In the first 500 pages of Invisible Man a narrator who bears a close resemblance to Ralph Ellison—Black, smart, from the South—has a succession of deflating and often absurd experiences: rich liberal white do-gooders, the administration of his Black college (Ellison attended Tuskegee), his bosses in the Communist Party after he moves to Harlem, others . . . they all disappoint.
It’s the Communist Party that gets most of the attention in the novel’s second half. The narrator is at first a rising star, but then he begins to comprehend that he’s the object of jealousies and, probably, back-room machinations that are hidden from him. His rise stalls out as his portraits of his colleagues, smug spouters of Party jargon, grow progressively more superb.
The principals in the sex scene are the narrator and the wife of one of the higher-ups in the Party. Only she’s there for the sex; he hopes she’ll be chatty and help him understand what the bosses are keeping from him. There isn’t much sign of Ellison worrying, circa 1950, about the perspective of a censor:
“Come on, beat me daddy—you—you big black bruiser. What’s taking you so long?” she said. “Hurry up, knock me down! Don’t you want me?”
I was annoyed enough to slap her. She lay aggressively receptive, flushed, her navel no goblet but a pit in an earth-quaking land, flexing taut and expansive.
I take it that she had an innie and part of the sex play involved him drinking liquor from it. You barely need to read between the lines to see that she has expectations arising from the race of her partner. Of course the word taut is deployed. I laughed through the pages-long scene and thought at first it was Ellison’s inability to overcome the aforementioned challenges that made it seem ridiculous. Only slowly did it occur to me that no one was laughing harder than Ellison. The narrator’s scheme is for a long while stymied by the steady flow of demands and complaints emanating from his loquacious partner but eventually:
“Sure,” I said, picking up some silken piece of clothing. “You brought out the best in me. I overpowered you, but what could I do?”

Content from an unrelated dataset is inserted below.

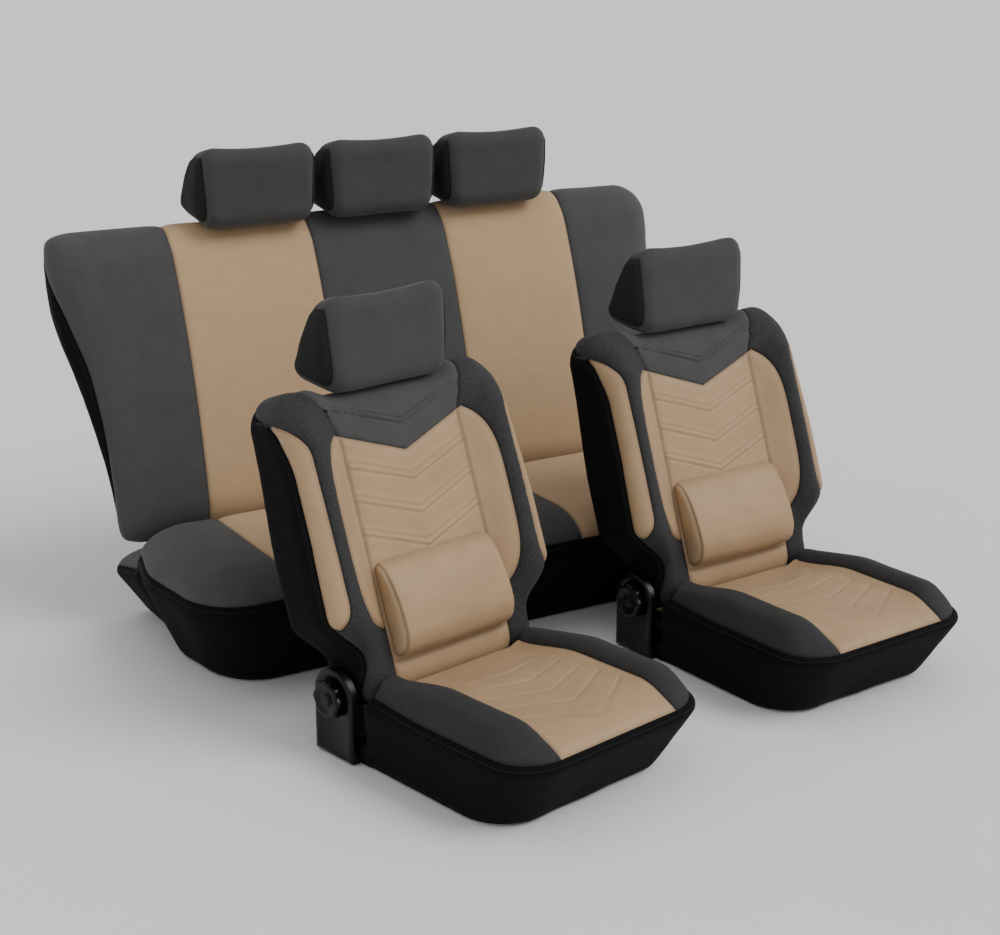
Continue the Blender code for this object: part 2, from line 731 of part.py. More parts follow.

“And wasn’t I a good nymphomaniac?” she said, watching me closely. “Really and truly?”
“You have no idea,” I said. “George had better keep an eye on you.”
She twisted herself from side to side with irritation. “Oh, nuts! That ole Georgie porgie wouldn’t know a nymphomaniac if she got right into bed with him!”
“You’re wonderful,” I said. “Tell me about George. Tell me about that great master mind of social change.”
She steadied her gaze, frowning. “Who, Georgie?” she said, looking at me out of one bleary eye. “Georgie’s blind’sa mole in a hole’n doesn’t know a thing about it. ‘D you ever hear of such a thing, fifteen years! Say, what’re you laughing at, boo’ful?”
Himself. Her. The general situation. He slips her dress over her head, pulls it down over her hips, and laughs more when she tries to arrange their next meeting.